Imagine a seguinte cena: você está sozinha, hospedada em uma casa bem confortável, perto do mar, perto de bastante natureza… Agora vá mais longe: imagine que você está sentada no melhor sofá imaginável e se dá conta de que por três dias inteiros, não importa o quanto você concorde com isso ou não, todas as pessoas que dependem de você de qualquer modo, mesmo que mínimo, estarão ocupadas, felizes e satisfeitas. Esses três dias são apenas seus, para fazer o que quiser, qualquer coisa. Deixa a imaginação rolar, o que você faria?
Tá difícil? Então têm mais, você está neste lugar e acaba de ser lembrada de que a última vez que pôde sentir tamanha liberdade foi… complete você mesma a frase.

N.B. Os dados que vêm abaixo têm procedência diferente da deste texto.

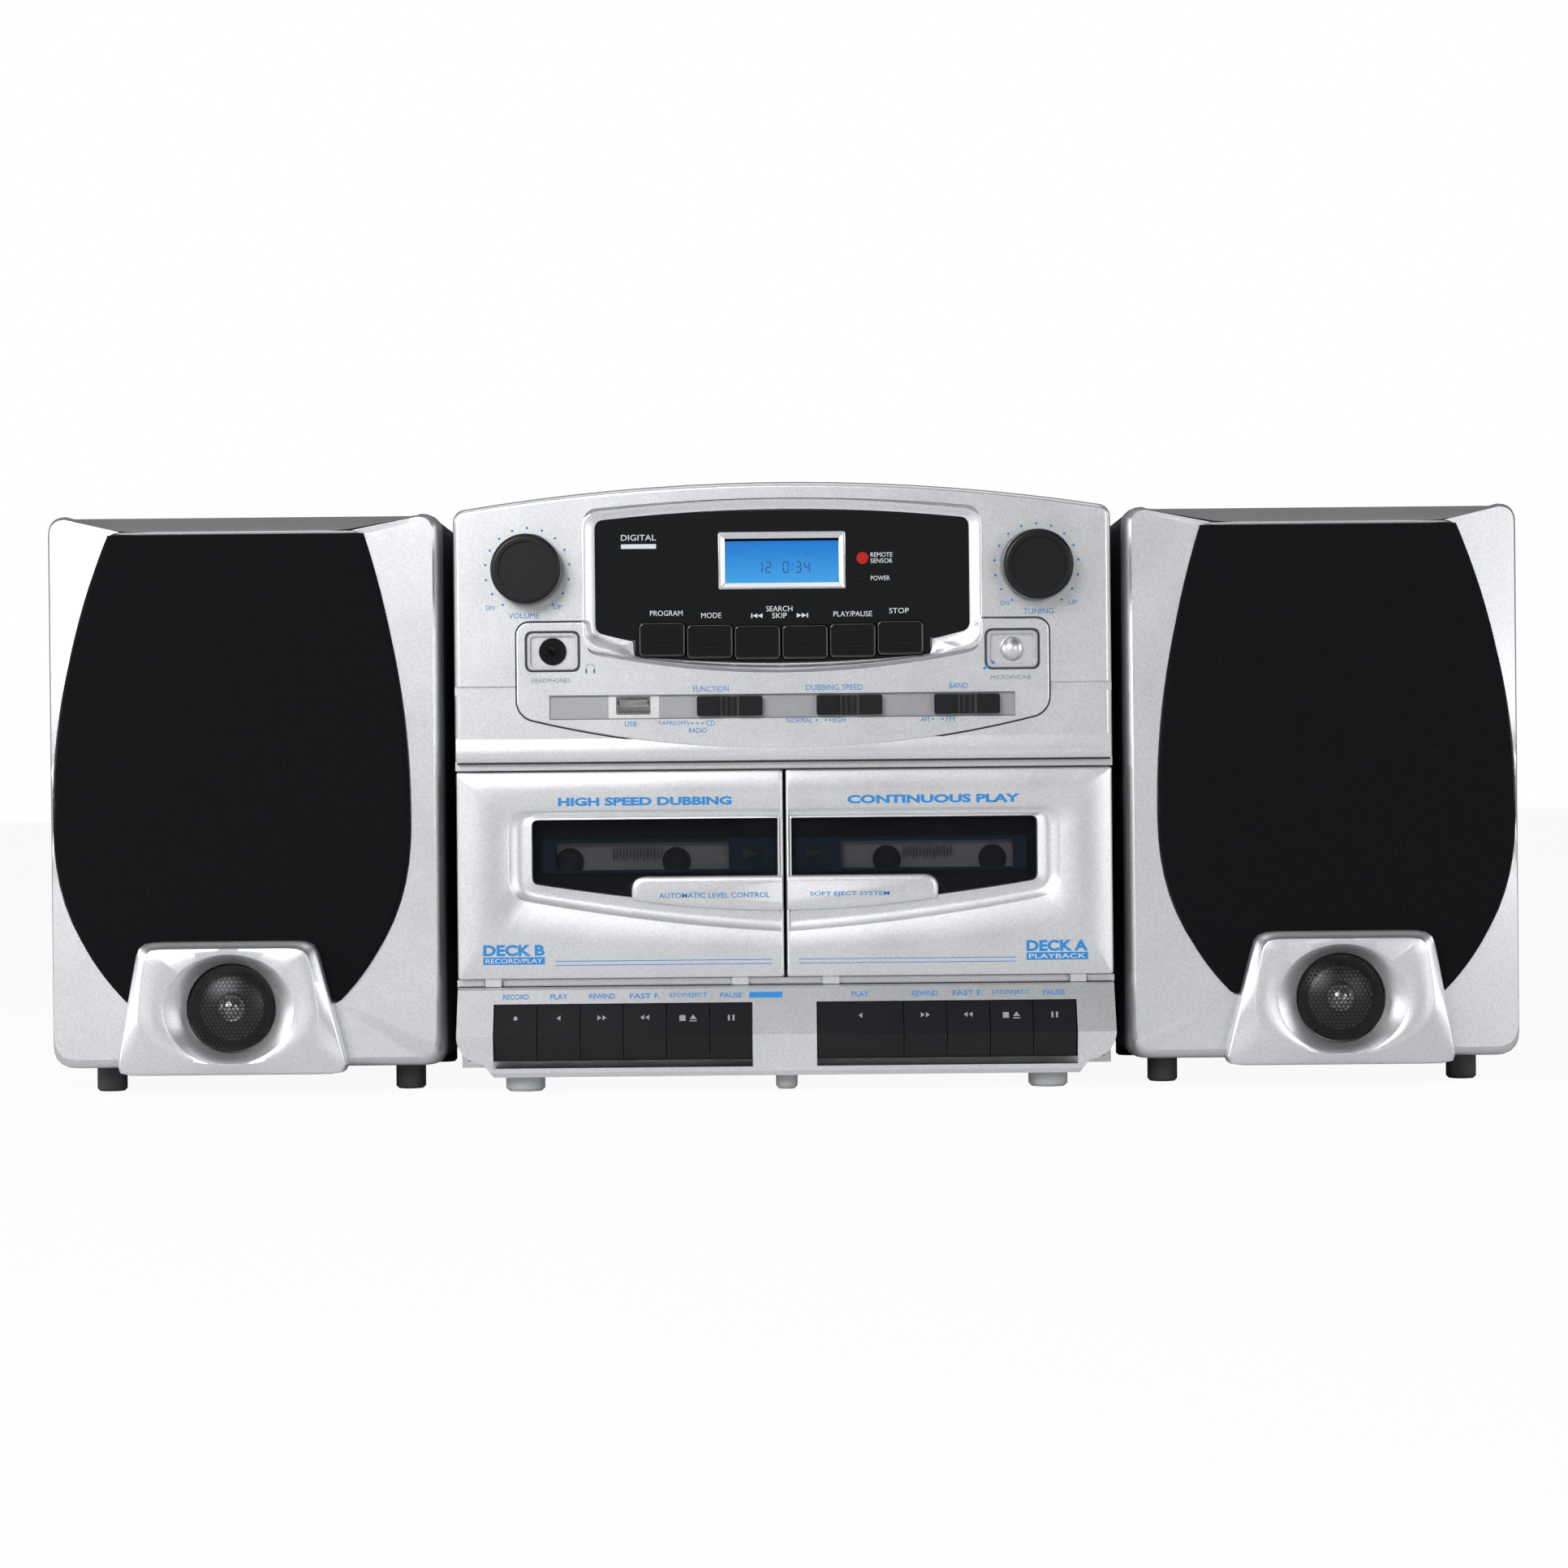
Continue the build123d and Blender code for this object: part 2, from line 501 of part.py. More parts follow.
# ---- circuit board with mains transformer -------------------------------------------------------------------------------------------------
board = block(-100, 100, 66, 160, 132, 133.6)
for x, y, r, h in ((-60, 90, 9, 26), (-36, 90, 9, 26), (-10, 84, 6, 16), (8, 84, 6, 16), (40, 96, 5, 12)):
    board += rod_z(x, y, r, 133, 133.6 + h)
board += block(52, 94, 108, 148, 133, 168)
board += block(-40, 20, 120, 136, 133, 160)
save("main_board", board)

# ---- rear sockets ---------------------------------------------------------------------------------------------------------------------------
sockets = block(-103.8, -74.2, REAR_Y - 14, REAR_Y - 2.2, 40.2, 61.8)
sockets -= slab(-96, -82, 47, 55, 3.5, REAR_Y - 12, REAR_Y)
sockets += rod_y(-92.5, 51, 1.2, REAR_Y - 13, REAR_Y - 4) + rod_y(-85.5, 51, 1.2, REAR_Y - 13, REAR_Y - 4)
terminals = block(74.2, 103.8, REAR_Y - 14, REAR_Y - 2.2, 40.2, 61.8)
for i in range(4):
    terminals -= rod_y(78.5 + i * 7, 46, 1.6, REAR_Y - 10, REAR_Y)
    terminals += block(76 + i * 7, 81 + i * 7, REAR_Y - 3, REAR_Y, 50, 60)
save("rear_sockets", sockets + terminals)

# ---- carry handle, folded down behind the cabinet ---------------------------------------------------------------------------------------------
handle = block(-104, 104, HANDLE_Y - HANDLE_T, HANDLE_Y + HANDLE_T, HANDLE_Z - HANDLE_REACH - 9, HANDLE_Z - HANDLE_REACH + 9)
handle = fillet(handle.edges().filter_by(Axis.X), 5)
for side in (-1, 1):
    arm = block(side * 110 - 6.5, side * 110 + 6.5, HANDLE_Y - HANDLE_T, HANDLE_Y + HANDLE_T,
                HANDLE_Z - HANDLE_REACH - 9, HANDLE_Z)
    arm = fillet(arm.edges().filter_by(Axis.Z), 3)
    handle += arm
    handle += rod_x(HANDLE_Y, HANDLE_Z, HANDLE_T, side * 112.5 - 6, side * 112.5 + 6)
    handle += rod_x(HANDLE_Y, HANDLE_Z, 3.0, side * 119 - 8, side * 119 + 8)
save("carry_handle", handle)

# ---- battery door in the underside -----------------------------------------------------------------------------------------------------------
hatch = block(-70.5, 70.5, 99.5, REAR_Y - 2, 7.2, 9.6)
for i in range(5):
    hatch -= block(-12, 12, 176 + i * 2, 177 + i * 2, 7, 7.7)
save("battery_door", hatch)

# ---- telescopic antenna -------------------------------------------------------------------------------------------------------------------------
base = rod_z(ANTENNA_X, ANTENNA_Y, 4.5, 119.1, 124.5)
base += block(ANTENNA_X - 3.4, ANTENNA_X + 3.4, ANTENNA_Y - 3.2, ANTENNA_Y + 2.2, 124, ANTENNA_Z + 3.4)
base += rod_y(ANTENNA_X, ANTENNA_Z, 1.2, ANTENNA_Y, TUBE_Y + 2.4)
save("antenna_base", base)
tube = rod_x(TUBE_Y, ANTENNA_Z, TUBE_R, -92, ANTENNA_X - 2)
tube += rod_y(ANTENNA_X, ANTENNA_Z, 3.3, TUBE_Y - 2.35, TUBE_Y + 2.35)
tube -= rod_y(ANTENNA_X, ANTENNA_Z, 1.2 + RUN, TUBE_Y - 3, TUBE_Y + 3)
tube -= rod_x(TUBE_Y, ANTENNA_Z, ROD_R + RUN, -93, ANTENNA_X - 12)
save("antenna_tube", tube)
inner_rod = rod_x(TUBE_Y, ANTENNA_Z, ROD_R, -92.3, ANTENNA_X - 14)
inner_rod += rod_x(TUBE_Y, ANTENNA_Z, TUBE_R, -96, -92.3)
save("antenna_rod", inner_rod)

# ---- speakers -------------------------------------------------------------------------------------------------------------------------------------
SPX = -SPEAKER_X
LEFT = SPX - SPEAKER_OUT
RIGHT = SPX + SPEAKER_IN

box = block(LEFT, RIGHT, 17, SPEAKER_REAR, SPEAKER_Z0, SPEAKER_Z1)
box = fillet(box.edges().filter_by(Axis.Y), 7)
box -= block(LEFT + 6, RIGHT - 6, 16, SPEAKER_REAR - 6, SPEAKER_Z0 + 6, SPEAKER_Z1 - 6)
channel = block(RIGHT - 1, -MAIN_HALF - 0.7, RAIL_Y - 12, RAIL_Y + 12, RAIL_Z0 - 6, RAIL_Z1 + 10)
channel -= block(RIGHT + 0.4, -MAIN_HALF + 1, RAIL_Y - 2 - GAP, RAIL_Y + 2 + GAP, RAIL_Z0 - 7, RAIL_Z1 + GAP)
channel -= block(RIGHT + 0.4, -MAIN_HALF - 2.5, RAIL_Y - 6 - GAP, RAIL_Y + 6 + GAP,
                 RAIL_Z0 - 7, RAIL_Z1 + GAP)
box += channel
for x in (SPX - 55, SPX + 65.5):
    for y in (24, 160):
        peg = rod_z(x, y, 6, 0, SPEAKER_Z0 + 1)
        box += chamfer(peg.edges().group_by(Axis.Z)[0], 1)
save("left_speaker_box", box)
save("right_speaker_box", flip(box))

GRILLE_Z1 = 221.9


def grille_outline(grow):
    return outline((SPX - 49.8 - grow, GRILLE_Z1 + grow),
                   ((SPX - 66.2 - grow, 168), (SPX - 71.6 - grow, 114)),
                   ((SPX - 65.4 - grow, 70), (SPX - 43.9 - grow, 37.0 - grow)),
                   (SPX + 40.8 + grow, 37.0 - grow),
                   ((SPX + 62.3 + grow, 70), (SPX + 68.5 + grow, 114)),
                   ((SPX + 64.2 + grow, 168), (SPX + 51.5 + grow, GRILLE_Z1 + grow)))


def housing_outline(grow):
    return outline((SPX - 39 - grow, 58 + grow), ((SPX - 3, 61 + grow), (SPX + 32.2 + grow, 58 + grow)),
                   (SPX + 45 + grow, 8.5), ((SPX - 2, 6.6), (SPX - 48 - grow, 8.5)))


front = facing(outline((LEFT, SPEAKER_Z0), (LEFT, SPEAKER_Z1), (RIGHT, SPEAKER_Z1), (RIGHT, SPEAKER_Z0)),
               -3, 17 - SEAT)
front = fillet(front.edges().filter_by(Axis.Y), 7)
front = front_rim(front, -3, 4)
front -= facing(grille_outline(SEAT), -5, 3)
front -= facing(grille_outline(-8), 2, 20)
front -= facing(housing_outline(SEAT), -5, 3)
front -= rod_y(SPX - 2, 34.6, 19, 2, 20)
save("left_speaker_fascia", front)
save("right_speaker_fascia", flip(front))

cloth = facing(grille_outline(0), -5, 2.8)
cloth = front_rim(cloth, -5, 1.5)
cloth -= facing(housing_outline(SEAT), -20, 5)
save("left_grille", cloth)
save("right_grille", flip(cloth))

horn = facing(housing_outline(0), NOSE_Y, 2.8)
horn = fillet(horn.edges().filter_by(Axis.Y), 5)
horn = front_rim(horn, NOSE_Y, 2)
horn -= Pos(SPX - 2, NOSE_Y - 1, 34.6) * Rot(90, 0, 0) * Cone(17.6, 24.0, 12)
horn -= rod_y(SPX - 2, 34.6, 17.6 + SEAT, -16, 4)
save("left_tweeter_housing", horn)
save("right_tweeter_housing", flip(horn))

mesh = rod_y(SPX - 2, 34.6, 17.5, -9, -7.5) + rod_y(SPX - 2, 34.6, 15.5, -8, 16)
cap_dome = Pos(SPX - 2, 10, 34.6) * Sphere(24) & rod_y(SPX - 2, 34.6, 17.5, -14, -8)
save("left_tweeter", mesh + cap_dome)
save("right_tweeter", flip(mesh + cap_dome))

basket = rod_y(SPX, 132, 62, 18, 21) - rod_y(SPX, 132, 54, 17, 22)
cone_body = Pos(SPX, 37, 132) * Rot(90, 0, 0) * Cone(18, 56, 34)
cone_hole = Pos(SPX, 35, 132) * Rot(90, 0, 0) * Cone(16, 54.5, 34.5)
driver = basket + (cone_body - cone_hole) + rod_y(SPX, 132, 34, 52, 70) + rod_y(SPX, 132, 18, 46, 54)
save("left_woofer", driver)
save("right_woofer", flip(driver))
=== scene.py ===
import math

import bmesh
import bpy
from mathutils import Matrix, Vector


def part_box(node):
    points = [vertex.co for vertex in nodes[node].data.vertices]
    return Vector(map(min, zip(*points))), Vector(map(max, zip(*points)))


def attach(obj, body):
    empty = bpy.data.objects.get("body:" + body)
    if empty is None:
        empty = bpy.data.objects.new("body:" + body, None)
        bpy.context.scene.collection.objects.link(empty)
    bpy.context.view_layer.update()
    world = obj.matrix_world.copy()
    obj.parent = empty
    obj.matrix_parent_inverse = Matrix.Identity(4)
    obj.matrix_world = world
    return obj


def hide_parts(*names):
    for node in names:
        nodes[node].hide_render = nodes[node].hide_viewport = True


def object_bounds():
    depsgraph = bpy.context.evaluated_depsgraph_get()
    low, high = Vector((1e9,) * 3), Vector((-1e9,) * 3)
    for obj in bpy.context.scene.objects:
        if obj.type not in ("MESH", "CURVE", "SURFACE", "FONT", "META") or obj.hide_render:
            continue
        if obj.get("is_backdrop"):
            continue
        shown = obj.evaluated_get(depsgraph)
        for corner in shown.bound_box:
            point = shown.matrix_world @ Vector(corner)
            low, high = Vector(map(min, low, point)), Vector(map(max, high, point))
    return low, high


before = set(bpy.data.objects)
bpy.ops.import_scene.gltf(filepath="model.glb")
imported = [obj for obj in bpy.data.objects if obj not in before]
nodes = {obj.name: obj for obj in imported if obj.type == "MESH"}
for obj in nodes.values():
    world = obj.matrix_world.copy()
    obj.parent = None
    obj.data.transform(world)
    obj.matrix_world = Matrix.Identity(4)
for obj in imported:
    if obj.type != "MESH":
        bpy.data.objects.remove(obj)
cad_low, cad_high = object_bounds()

# ==== silver mouldings ==============================================================================
# Fascia, control insert, key surround, doors and disc lid are injection-moulded ABS, sprayed
# with a fine aluminium-flake lacquer that has a soft satin coat.


class Wire:
    """A value inside a material, so that shader maths reads as ordinary arithmetic."""

    def __init__(self, tree, socket):
        self.tree = tree
        self.socket = socket

    def worked(self, operation, first, second):
        return node(self.tree, "Math", {"operation": operation}, {0: first, 1: second})

    def __add__(self, other):
        return self.worked("ADD", self, other)

    def __rsub__(self, other):
        return self.worked("SUBTRACT", other, self)

    def __mul__(self, other):
        return self.worked("MULTIPLY", self, other)

    def __gt__(self, other):
        return self.worked("GREATER_THAN", self, other)

    __radd__ = __add__
    __rmul__ = __mul__


def node(tree, kind, settings=None, sockets=None, out=0):
    """Adds a node, sets it up, then feeds its sockets with values or wires."""
    made = tree.nodes.new("ShaderNode" + kind)
    for key, value in (settings or {}).items():
        setattr(made, key, value)
    for key, value in (sockets or {}).items():
        socket = made.inputs[key]
        if isinstance(value, Wire):
            tree.links.new(value.socket, socket)
        elif isinstance(value, tuple) and len(value) == 3 and socket.type == "RGBA":
            socket.default_value = (*value, 1)
        else:
            socket.default_value = value
    return Wire(tree, made.outputs[out]) if len(made.outputs) else None


def new_material(name):
    """An empty material, its tree, and its Object coordinates."""
    material = bpy.data.materials.new(name)
    material.use_nodes = True
    tree = material.node_tree
    tree.nodes.clear()
    return material, tree, node(tree, "TexCoord", out=3)


def finish_surface(tree, sockets):
    """Principled surface from the given sockets, joined to the output."""
    surface = node(tree, "BsdfPrincipled", {}, sockets)
    node(tree, "OutputMaterial", {}, {"Surface": surface})


def noise(tree, at, scale, detail=2.0):
    return node(tree, "TexNoise", {}, {"Vector": at, "Scale": scale, "Detail": detail})


def mix_colour(tree, factor, low, high):
    return node(tree, "Mix", {"data_type": "RGBA"}, {0: factor, 6: low, 7: high}, out=2)


def shaded(colour, share):
    return tuple(part * share for part in colour)


def bump(tree, height, distance, strength=1.0):
    return node(tree, "Bump", {}, {"Height": height, "Distance": distance, "Strength": strength})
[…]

2020 foi um ano extremamente difícil. Mesmo que o cansaço físico possa ter sido leve para alguns, ninguém escapou do cansaço emocional. Porém, após conversar com muitas mães e ouvir relatos extremamente semelhantes, ouso afirmar que as pessoas mais exaustas são elas.
A maioria delas também é profissional em alguma área e, além de lidar com todos os desafios ligados à pandemia e à maternidade, estiveram ativas, mesmo que com adaptações, em suas atividades profissionais.
O caso é que quase todas se sentem sobrecarregadas e exaustas por conta das responsabilidades que a maternidade trouxe. Mas, foi a maternidade quem trouxe os desafios? Ou foi uma história, onde as mulheres devem ser uma espécie alienígena de polvo multitarefas incansável e completamente altruísta?
No final de um desabafo, sempre reiteradamente justificado, quase que pedindo desculpas para o mundo por estar desabafando, aparece nos relatos um pai que não dá conta da criança, ou que “até cuida, mas deixa um rastro de coisas mal resolvidas no caminho”. É muito comum que os pais não consigam cuidar de seus filhos nem durante o tempo que a mãe precisa estar no banheiro.
Em seguida, quase como em um coro de unanimidade, elas dizem: é que eu pego a responsabilidade pra mim. É nessa hora que a maioria delas engole o choro e decide que a exaustão, causada por uma sociedade pouco, ou nada acolhedora, pela péssima divisão de tarefas e por limitações de muitos pais, é responsabilidade só delas.
Eu ouvi essa mesma história mais de 50 vezes no último ano. Então algo precisa ser dito. Mães: vocês precisam descansar e isso é tão necessário quanto alimentar seu bebê. Só isso. Descansem.
Utilizem essa força absurda para entregar seu filhote a outro ser tão responsável quanto você e digam que por 4, 6, 8, 12, 24, 36 horas não estarão disponíveis, estarão fazendo uma transfusão de sangue da alma que as mantém vivas e felizes para continuar. Note que o outro pode ser responsável e ter seu próprio modo de cuidar. Não espere encontrar outro alguém idêntico a você para te dar uma folga.
Seus filhos e filhas seguem seus exemplos e irão cuidar de si mesmos da mesma maneira que te observam cuidando de si. Se são meninos, provavelmente, esperarão encontrar mulheres que se sacrificam como você. Se são meninas muito provavelmente se submeterão a semelhantes abusos.
É muito mais provável que eles se sintam estressados e culpados diante do nosso estresse, que desamparados por passarem algum tempo sob os cuidados de outra pessoa querida. Mesmo que não seja o pai, existem muitas possibilidades: avós, amigas, padrinhos, babás. Peça ajuda! O que não dá para naturalizar, embora quase sacramentado, é esse absurdo de que a mãe só pode descansar da maternidade trabalhando em outra coisa. Isso não é descansar.
É impossível ajudar um filho a ser feliz levando uma vida infeliz. Não existe uma tabela com a quantidade mínima ou máxima de descanso permitido para as mães. Isso varia conforme a necessidade das mães e sim, talvez por conta dessa necessidade a criança precise esperar um pouco e entender que a mamãe também é humana. Uma mãe suficientemente boa depende da existência de uma mulher que tem uma vida digna. Garantir a saúde integral das mães é também, mesmo que indiretamente, garantir a saúde integral dos filhos.